Time is the safeguard. What seems fatal in a static frame becomes a sustainable rhythm in a temporal one. The system lives through paradox instead of collapsing under it.


4. Broader Implications

From this, several things follow:


- Truth and Purpose are Relative: both exist only within bounded temporal contexts. No whole-truth, no whole-purpose; each emerges from the temporal play of parts.  

- Subjectivity vs. Objectivity: subjectivity anchors the lower bound — the minimal temporal coherence of lived experience. Objectivity stretches toward the upper bound — the attempt to generalize beyond context. Neither reduces to the other; they’re complementary modes under the same temporal-topological law.  

- Paradox as Signal: paradoxes aren’t errors but indicators of where a system touches its boundaries. Encountering paradox is encountering the conditions of truth and purpose themselves.  

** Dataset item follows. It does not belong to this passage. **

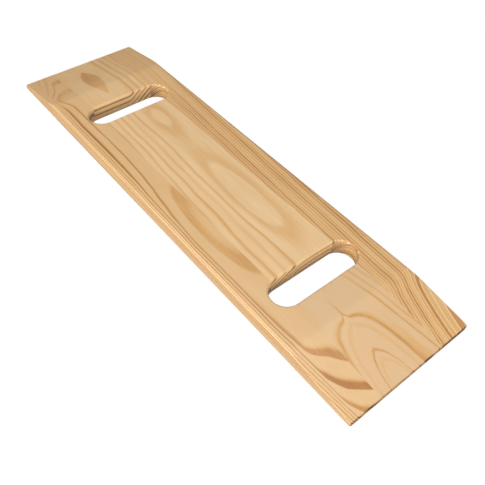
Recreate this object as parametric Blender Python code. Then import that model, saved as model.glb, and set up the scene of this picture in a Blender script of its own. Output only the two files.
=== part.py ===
"""Wooden transfer board: pine staves glued edge to edge, which a seated person slides across.

The board lies flat on its underside. X runs along its length, Y across it and Z up, and the
origin is on the underside, below the middle of the board. The top slopes down to a thin tip at
both ends, the long edges are rounded, and a hand slot goes right through near each end.

Two narrow outer staves run the whole length. The slots are longer than the centre stave is
wide, so they leave it in three blocks: one beyond each slot and one between them.
"""

import math
from functools import partial

import bmesh
import bpy

# Driving dimensions, in metres.
LENGTH = 0.762
WIDTH = 0.2032
THICKNESS = 0.0254
TIP_THICKNESS = 0.0095      # what the slope leaves at each end
TAPER_LENGTH = 0.100        # length of the slope on the top, measured along the board
LONG_EDGE_RADIUS = 0.005    # rounding along both long sides, top and bottom
EASING_RADIUS = 0.0012      # light sanding of the edges that the slope and the saw leave
CENTRE_STAVE_WIDTH = 0.1055 # the outer staves take up the rest of the width
GLUE_GAP = 0.0003           # between a stave's edge and the next stave's
SLOT_LENGTH = 0.1397        # across the board
SLOT_WIDTH = 0.0445         # along the board
SLOT_TO_SLOPE = 0.0651      # from the middle of a slot to where the slope starts
SLOT_EDGE_RADIUS = 0.003    # rounding of each slot's rim, top and bottom

# Fineness of the curved surfaces.
LONG_EDGE_STEPS = 6
EASING_STEPS = 3
SLOPE_STEPS = 8             # sections over the stretch where the slope cuts into the rounding
SLOT_END_STEPS = 24         # over each half circle
SLOT_EDGE_STEPS = 5
CUTTER_OVERRUN = 0.004      # how far a slot's cutter stands out of the board
WELD_DISTANCE = 0.000001
SHARP_ANGLE = math.radians(35)

SLOT_X = LENGTH / 2 - TAPER_LENGTH - SLOT_TO_SLOPE

LEFT_COLOUR = (0.72, 0.49, 0.25, 1.0)
CENTRE_COLOUR = (0.73, 0.54, 0.31, 1.0)
RIGHT_COLOUR = (0.66, 0.43, 0.21, 1.0)
WOOD_ROUGHNESS = 0.35


def clear_scene():
    for obj in list(bpy.data.objects):
        bpy.data.objects.remove(obj)


def wood_material(name, colour):
    material = bpy.data.materials.new(name)
    material.use_nodes = True
    shader = material.node_tree.nodes["Principled BSDF"]
    shader.inputs["Base Color"].default_value = colour
    shader.inputs["Roughness"].default_value = WOOD_ROUGHNESS
    shader.inputs["Metallic"].default_value = 0.0
    return material


def arc(centre_y, centre_z, radius, start, end, steps):
    """Points on a circle in the YZ plane, from one angle to another."""
    angles = [start + (end - start) * step / steps for step in range(steps + 1)]
    return [(centre_y + radius * math.cos(a), centre_z + radius * math.sin(a)) for a in angles]


def outer_section(side, top, inset):
    """An outer stave's section where its top is at this height, side being 1 for +Y, -1 for -Y.

    The long edge is rounded on the full thickness, and the slope then cuts that rounding off at
    the height top. inset draws the outline inwards, for the eased edges of the end face, but not
    where the stave is glued.
    """
    edge_y = WIDTH / 2 - inset
    radius = LONG_EDGE_RADIUS - inset
    easing = EASING_RADIUS - inset
    top -= inset
    rounding_z = min(THICKNESS - LONG_EDGE_RADIUS, top - easing)
    climb = (top - easing - rounding_z) / (radius - easing)
    cut_angle = math.asin(min(climb, 1.0))
    easing_y = edge_y - radius + (radius - easing) * math.cos(cut_angle)
    glued_y = CENTRE_STAVE_WIDTH / 2 + GLUE_GAP
    outline = [(glued_y, top), (glued_y, inset)]
    outline += arc(edge_y - radius, inset + radius, radius, -math.pi / 2, 0, LONG_EDGE_STEPS)
    outline += arc(edge_y - radius, rounding_z, radius, 0, cut_angle, LONG_EDGE_STEPS)
    outline += arc(easing_y, top - easing, easing, cut_angle, math.pi / 2, EASING_STEPS)
    return [(side * y, z) for y, z in outline]


def centre_section(top, inset):
    glued_y = CENTRE_STAVE_WIDTH / 2
    return [(-glued_y, inset), (glued_y, inset), (glued_y, top - inset), (-glued_y, top - inset)]


def sections():
    """(x, top, inset) of each section from where the slope starts to the +X end."""
    fall = (THICKNESS - TIP_THICKNESS) / TAPER_LENGTH
    slope_x = LENGTH / 2 - TAPER_LENGTH
    rounding_run = min(LONG_EDGE_RADIUS / fall, TAPER_LENGTH - 2 * EASING_RADIUS)
    places = [slope_x + rounding_run * (step / SLOPE_STEPS) ** 2 for step in range(SLOPE_STEPS + 1)]
    listed = [(x, THICKNESS - fall * (x - slope_x), 0.0) for x in places]
    for step in range(EASING_STEPS + 1):
        angle = math.pi / 2 * step / EASING_STEPS
        x = LENGTH / 2 - EASING_RADIUS * (1 - math.sin(angle))
        top = THICKNESS - fall * (x - slope_x)
        listed.append((x, top, EASING_RADIUS * (1 - math.cos(angle))))
    return listed


def mesh_object(name, bm):
    bmesh.ops.remove_doubles(bm, verts=bm.verts, dist=WELD_DISTANCE)
    bmesh.ops.recalc_face_normals(bm, faces=bm.faces)
    mesh = bpy.data.meshes.new(name)
    bm.to_mesh(mesh)
    bm.free()
    obj = bpy.data.objects.new(name, mesh)
    bpy.context.scene.collection.objects.link(obj)
    return obj


def loft(bm, rings):
    """Joins closed rings of equally many points and closes both ends."""
    loops = [[bm.verts.new(point) for point in ring] for ring in rings]
    for lower, upper in zip(loops, loops[1:]):
        for i, corner in enumerate(lower):
            following = (i + 1) % len(lower)
            bm.faces.new((corner, lower[following], upper[following], upper[i]))
    bm.faces.new(loops[0])
    bm.faces.new(loops[-1])


def mirrored(places):
    """The same sections at the -X end, in the order of rising x."""
    return [(-x, top, inset) for x, top, inset in reversed(places)]


def stave(name, colour, places, section):
    """A length of wood whose section at each place is section(top, inset)."""
    bm = bmesh.new()
    loft(bm, [[(x, y, z) for y, z in section(top, inset)] for x, top, inset in places])
    piece = mesh_object(name, bm)
    piece.data.materials.append(wood_material(name + "_pine", colour))
    piece.data.shade_smooth()
    piece.data.set_sharp_from_angle(angle=SHARP_ANGLE)
    return piece


def stadium(centre_x, outset, z):
    """A slot's outline at a height, its straight sides across the board."""
    radius = SLOT_WIDTH / 2 + outset
    straight = SLOT_LENGTH / 2 - SLOT_WIDTH / 2
    points = []
    for turn, end_y in ((0.0, straight), (math.pi, -straight)):
        for step in range(SLOT_END_STEPS + 1):
            angle = turn + math.pi * step / SLOT_END_STEPS
            points.append((centre_x + radius * math.cos(angle), end_y + radius * math.sin(angle), z))
    return points


def slot_cutter(name, centre_x):
    """The space of one hand slot, flared at both faces so that it leaves rounded rims."""
    flare = []
    for step in range(SLOT_EDGE_STEPS + 1):
        angle = math.pi / 2 * step / SLOT_EDGE_STEPS
        depth = SLOT_EDGE_RADIUS * (1 - math.sin(angle))
        flare.append((SLOT_EDGE_RADIUS * (1 - math.cos(angle)), depth))
    heights = [(SLOT_EDGE_RADIUS, -CUTTER_OVERRUN)]
    heights += [(outset, depth) for outset, depth in reversed(flare)]
    heights += [(outset, THICKNESS - depth) for outset, depth in flare]
    heights.append((SLOT_EDGE_RADIUS, THICKNESS + CUTTER_OVERRUN))
    bm = bmesh.new()
    loft(bm, [stadium(centre_x, outset, z) for outset, z in heights])
    cutter = mesh_object(name, bm)
    cutter.hide_render = True
    cutter.display_type = "WIRE"
    return cutter


def cut(piece, *cutters):
    for cutter in cutters:
        modifier = piece.modifiers.new(cutter.name, "BOOLEAN")
        modifier.operation = "DIFFERENCE"
        modifier.object = cutter


def build():
    clear_scene()
    near_slot = slot_cutter("near_slot_cutter", SLOT_X)
    far_slot = slot_cutter("far_slot_cutter", -SLOT_X)
    near_end = sections()
    far_end = mirrored(near_end)
    left = partial(outer_section, -1)
    right = partial(outer_section, 1)
    # Each block of the centre stave starts inside its slot, which then trims it.
    near_start = (SLOT_X, THICKNESS, 0.0)
    far_start = (-SLOT_X, THICKNESS, 0.0)
    cut(stave("left_stave", LEFT_COLOUR, far_end + near_end, left), near_slot, far_slot)
    cut(stave("right_stave", RIGHT_COLOUR, far_end + near_end, right), near_slot, far_slot)
    cut(stave("near_block", CENTRE_COLOUR, [near_start] + near_end, centre_section), near_slot)
    cut(stave("far_block", CENTRE_COLOUR, far_end + [far_start], centre_section), far_slot)
    middle = stave("middle_block", CENTRE_COLOUR, [far_start, near_start], centre_section)
    cut(middle, near_slot, far_slot)


build()
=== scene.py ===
"""Wooden transfer board on a white floor: lacquered pine staves glued edge to edge.

The board lies flat, with X along it, Y across it and Z up. Its near end is the one at +X, its
left side is at -Y. Each of its five pieces has growth rings of its own, so the grain jumps where
two of them meet. The rings are a field in three dimensions: the top, the sides, the ends and the
walls of the hand slots all cut through the same rings.
"""

import math
from functools import partial

import bmesh
import bpy
from mathutils import Matrix, Vector

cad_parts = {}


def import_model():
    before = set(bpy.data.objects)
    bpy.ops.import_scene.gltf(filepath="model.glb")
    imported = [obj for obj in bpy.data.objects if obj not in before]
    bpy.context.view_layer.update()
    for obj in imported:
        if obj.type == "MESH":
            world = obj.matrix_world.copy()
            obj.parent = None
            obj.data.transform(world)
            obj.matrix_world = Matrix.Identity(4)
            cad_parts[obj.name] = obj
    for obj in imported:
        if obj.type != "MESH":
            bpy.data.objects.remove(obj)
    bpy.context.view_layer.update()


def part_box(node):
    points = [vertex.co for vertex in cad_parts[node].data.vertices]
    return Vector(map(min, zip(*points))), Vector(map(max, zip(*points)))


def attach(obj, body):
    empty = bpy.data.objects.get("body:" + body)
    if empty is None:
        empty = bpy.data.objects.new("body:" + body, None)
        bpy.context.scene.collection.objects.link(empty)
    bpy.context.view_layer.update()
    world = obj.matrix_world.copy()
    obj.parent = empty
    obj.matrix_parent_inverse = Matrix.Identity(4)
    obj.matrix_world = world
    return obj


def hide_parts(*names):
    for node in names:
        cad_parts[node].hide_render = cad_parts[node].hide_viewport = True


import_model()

# Overall sizes come from the CAD model's boxes, in metres.
left_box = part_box("left_stave")
middle_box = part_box("middle_block")
near_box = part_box("near_block")
LENGTH = left_box[1][0] - left_box[0][0]
WIDTH = -2 * left_box[0][1]
THICKNESS = middle_box[1][2]
GLUE_Y = (near_box[1][1] - left_box[1][1]) / 2  # pieces meet in the middle of the glue gap
SLOT_X = (middle_box[1][0] + near_box[0][0]) / 2
SLOT_WIDTH = near_box[0][0] - middle_box[1][0]

# The CAD model's other sizes.
SLOT_LENGTH = 0.1397
TIP_THICKNESS = 0.0095
TAPER_LENGTH = 0.100
LONG_EDGE_RADIUS = 0.005
EASING_RADIUS = 0.0012
SLOT_EDGE_RADIUS = 0.003
SLOPE_X = LENGTH / 2 - TAPER_LENGTH
FALL = (THICKNESS - TIP_THICKNESS) / TAPER_LENGTH

# The same in millimetres, which the fields of the wood use.
LENGTH_MM = LENGTH * 1000
THICKNESS_MM = THICKNESS * 1000
GLUE_MM = GLUE_Y * 1000
SLOPE_MM = SLOPE_X * 1000

# Sanding of the board's four corners, seen from above, which only the visual model has.
CORNER_RADIUS = 0.0025
CORNER_SHARE = 0.7          # of a full quarter circle, which the sanding doesn't quite reach

# Fineness of the meshes.
SECTION_SPACING = 0.006
LONG_EDGE_STEPS = 12
EASING_STEPS = 5
SLOT_END_STEPS = 48
SLOT_EDGE_STEPS = 8
CUTTER_OVERRUN = 0.004      # how far a slot's cutter stands out of the board
WELD_DISTANCE = 0.000001
SHARP_ANGLE = math.radians(35)


# --- Shapes ---

def arc(centre_y, centre_z, radius, start, end, steps):
    """Points on a circle in the YZ plane, from one angle to another."""
    angles = [start + (end - start) * step / steps for step in range(steps + 1)]
    return [(centre_y + radius * math.cos(a), centre_z + radius * math.sin(a)) for a in angles]


def corner_inset(x):
    """How far the rounded corner of the board's outline draws its long side in, at this x."""
    past = x - (LENGTH / 2 - CORNER_RADIUS)
    if past <= 0:
        return 0.0
    return CORNER_RADIUS - math.sqrt(max(CORNER_RADIUS ** 2 - past ** 2, 0))


def outer_section(side, x, top, inset):
    """An outer stave's section where its top is at this height, side being 1 for +Y, -1 for -Y."""
    edge_y = WIDTH / 2 - max(inset, CORNER_SHARE * corner_inset(abs(x)))
    radius = LONG_EDGE_RADIUS - inset
    easing = EASING_RADIUS - inset
    top -= inset
    rounding_z = min(THICKNESS - LONG_EDGE_RADIUS, top - easing)
    climb = (top - easing - rounding_z) / (radius - easing)
    cut_angle = math.asin(min(climb, 1.0))
    easing_y = edge_y - radius + (radius - easing) * math.cos(cut_angle)
    outline = [(GLUE_Y, top), (GLUE_Y, inset)]
    outline += arc(edge_y - radius, inset + radius, radius, -math.pi / 2, 0, LONG_EDGE_STEPS)
    outline += arc(edge_y - radius, rounding_z, radius, 0, cut_angle, LONG_EDGE_STEPS)
    outline += arc(easing_y, top - easing, easing, cut_angle, math.pi / 2, EASING_STEPS)
    return [(side * y, z) for y, z in outline]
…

- Universal Meta-Principle: expecting more from a system than its boundaries allow — final truth, final purpose, total completeness — produces either collapse (incoherence) or runaway recursion (explosion).


5. Conclusion

Temporal Topology for Paradox synthesizes philosophy, systems theory, topology, and physics. It reframes paradoxes not as flaws but as stabilizers. It shows why truth and purpose never exist outside bounded contexts. And it grounds this in a universal principle:


Time and topology together make paradox not a threat, but the very rhythm of coherence itself.